◆ **Record set**
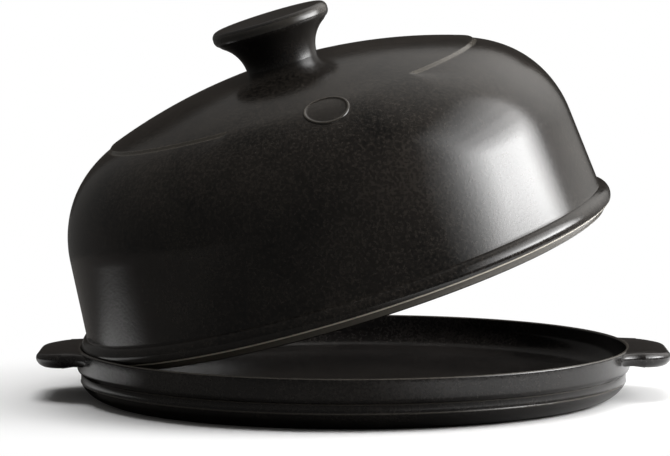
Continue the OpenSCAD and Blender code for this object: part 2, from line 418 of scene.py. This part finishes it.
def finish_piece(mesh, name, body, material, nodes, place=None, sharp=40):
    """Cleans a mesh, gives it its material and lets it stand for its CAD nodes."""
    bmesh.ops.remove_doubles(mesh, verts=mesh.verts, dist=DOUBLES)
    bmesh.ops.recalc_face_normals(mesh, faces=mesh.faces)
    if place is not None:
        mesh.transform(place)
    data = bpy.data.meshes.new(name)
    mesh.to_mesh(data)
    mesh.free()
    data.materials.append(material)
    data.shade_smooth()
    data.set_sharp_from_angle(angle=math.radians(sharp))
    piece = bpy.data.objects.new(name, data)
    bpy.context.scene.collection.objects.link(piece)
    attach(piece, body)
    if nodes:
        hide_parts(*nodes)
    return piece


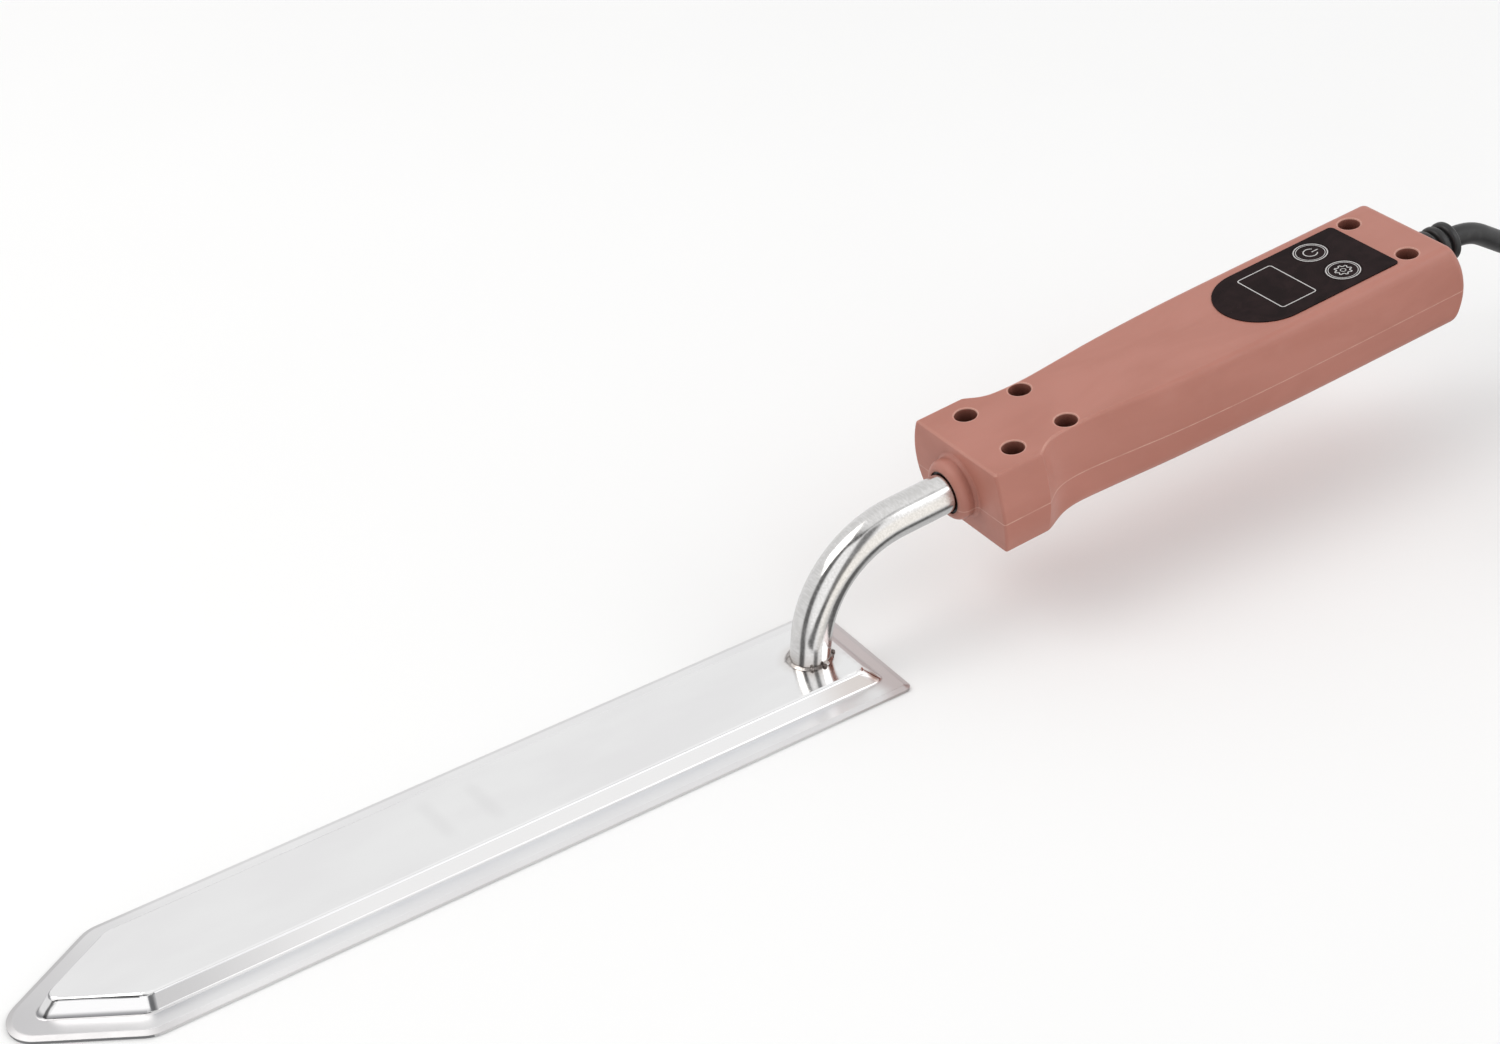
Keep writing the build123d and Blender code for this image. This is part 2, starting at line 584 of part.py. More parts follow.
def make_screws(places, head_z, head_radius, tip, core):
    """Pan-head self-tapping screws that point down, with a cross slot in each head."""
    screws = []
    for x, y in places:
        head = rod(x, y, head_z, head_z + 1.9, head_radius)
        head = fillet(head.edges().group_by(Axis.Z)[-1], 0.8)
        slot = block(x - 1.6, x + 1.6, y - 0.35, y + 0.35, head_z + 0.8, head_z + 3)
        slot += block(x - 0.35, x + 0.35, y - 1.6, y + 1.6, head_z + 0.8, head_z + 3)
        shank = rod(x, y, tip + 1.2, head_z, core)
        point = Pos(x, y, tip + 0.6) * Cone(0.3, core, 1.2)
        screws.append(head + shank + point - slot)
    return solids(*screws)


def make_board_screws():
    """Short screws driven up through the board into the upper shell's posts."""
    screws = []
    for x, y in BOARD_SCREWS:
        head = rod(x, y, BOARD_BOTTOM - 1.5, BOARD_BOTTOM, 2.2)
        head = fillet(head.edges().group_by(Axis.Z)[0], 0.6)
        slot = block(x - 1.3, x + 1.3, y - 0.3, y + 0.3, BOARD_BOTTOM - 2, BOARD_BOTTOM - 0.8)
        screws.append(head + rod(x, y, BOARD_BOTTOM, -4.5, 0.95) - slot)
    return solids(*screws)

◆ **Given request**
Extract the full set of entries word for word.

◆ **Completed exercise**
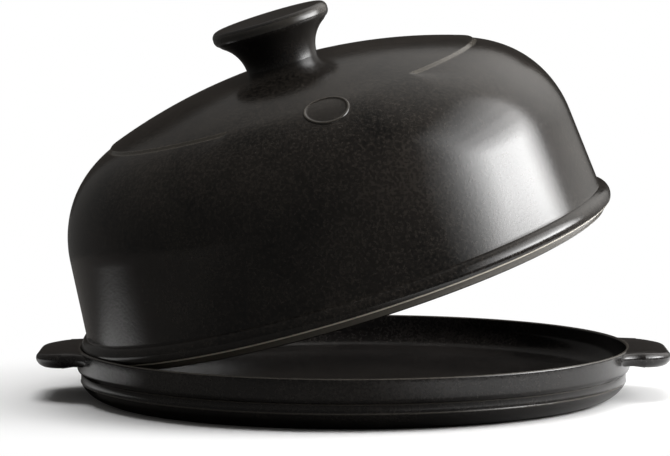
Continue the OpenSCAD and Blender code for this object: part 2, from line 418 of scene.py. This part finishes it.
def finish_piece(mesh, name, body, material, nodes, place=None, sharp=40):
    """Cleans a mesh, gives it its material and lets it stand for its CAD nodes."""
    bmesh.ops.remove_doubles(mesh, verts=mesh.verts, dist=DOUBLES)
    bmesh.ops.recalc_face_normals(mesh, faces=mesh.faces)
    if place is not None:
        mesh.transform(place)
    data = bpy.data.meshes.new(name)
    mesh.to_mesh(data)
    mesh.free()
    data.materials.append(material)
    data.shade_smooth()
    data.set_sharp_from_angle(angle=math.radians(sharp))
    piece = bpy.data.objects.new(name, data)
    bpy.context.scene.collection.objects.link(piece)
    attach(piece, body)
    if nodes:
        hide_parts(*nodes)
    return piece


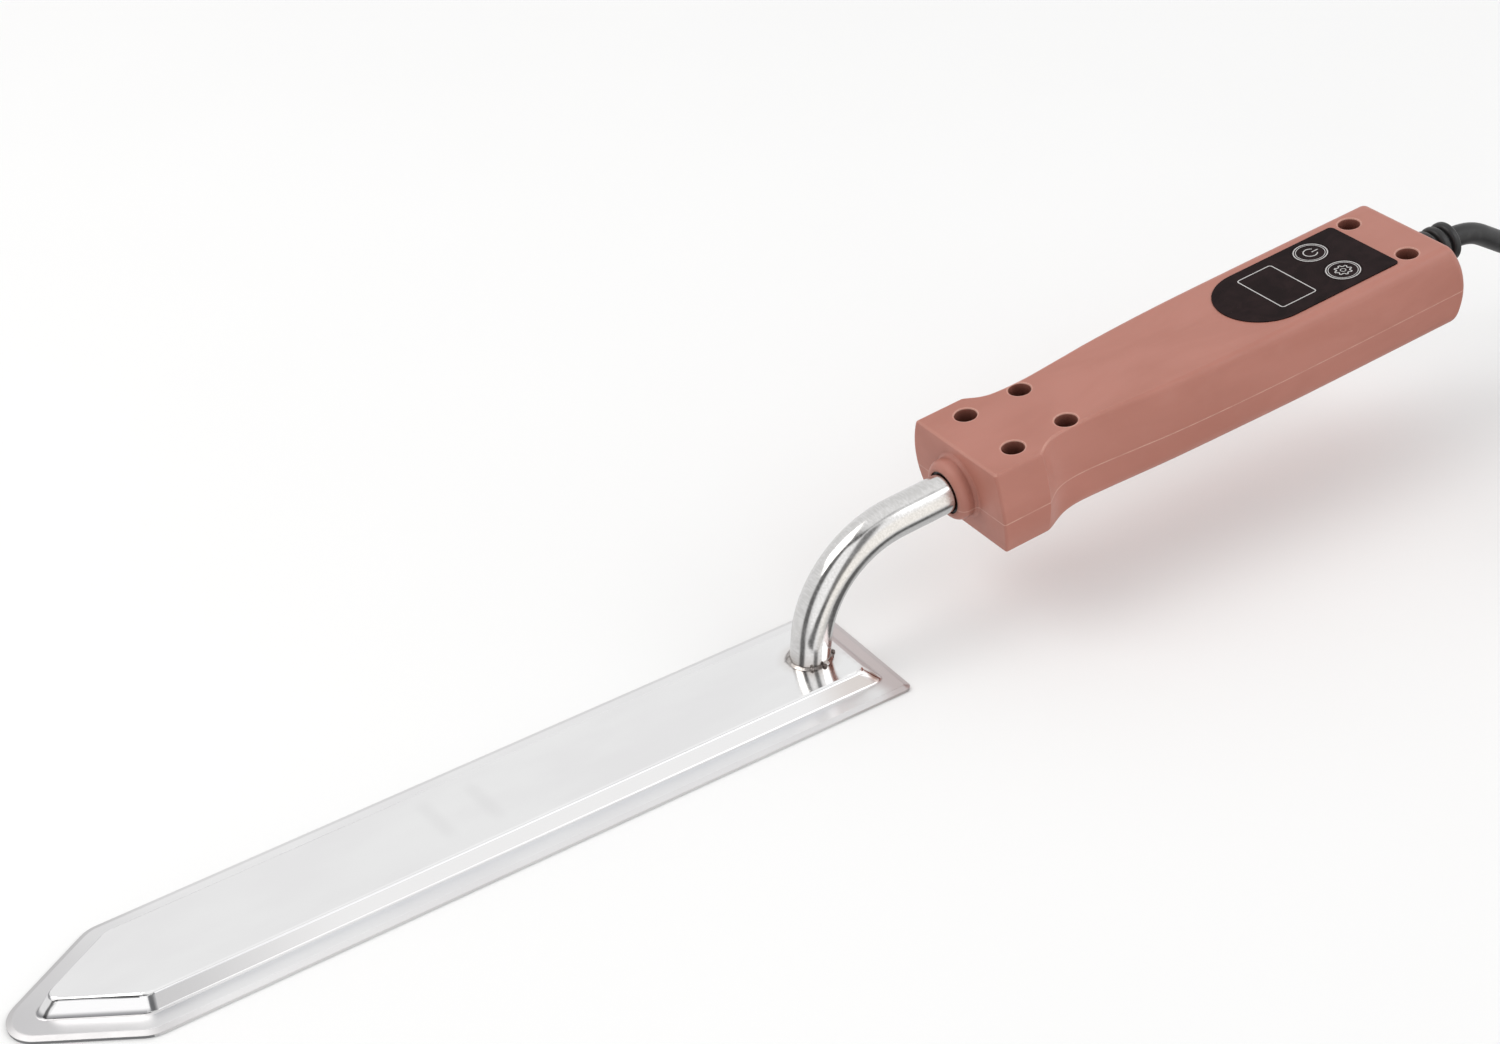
Keep writing the build123d and Blender code for this image. This is part 2, starting at line 584 of part.py. More parts follow.
def make_screws(places, head_z, head_radius, tip, core):
    """Pan-head self-tapping screws that point down, with a cross slot in each head."""
    screws = []
    for x, y in places:
        head = rod(x, y, head_z, head_z + 1.9, head_radius)
        head = fillet(head.edges().group_by(Axis.Z)[-1], 0.8)
        slot = block(x - 1.6, x + 1.6, y - 0.35, y + 0.35, head_z + 0.8, head_z + 3)
        slot += block(x - 0.35, x + 0.35, y - 1.6, y + 1.6, head_z + 0.8, head_z + 3)
        shank = rod(x, y, tip + 1.2, head_z, core)
        point = Pos(x, y, tip + 0.6) * Cone(0.3, core, 1.2)
        screws.append(head + shank + point - slot)
    return solids(*screws)


def make_board_screws():
    """Short screws driven up through the board into the upper shell's posts."""
    screws = []
    for x, y in BOARD_SCREWS:
        head = rod(x, y, BOARD_BOTTOM - 1.5, BOARD_BOTTOM, 2.2)
        head = fillet(head.edges().group_by(Axis.Z)[0], 0.6)
        slot = block(x - 1.3, x + 1.3, y - 0.3, y + 0.3, BOARD_BOTTOM - 2, BOARD_BOTTOM - 0.8)
        screws.append(head + rod(x, y, BOARD_BOTTOM, -4.5, 0.95) - slot)
    return solids(*screws)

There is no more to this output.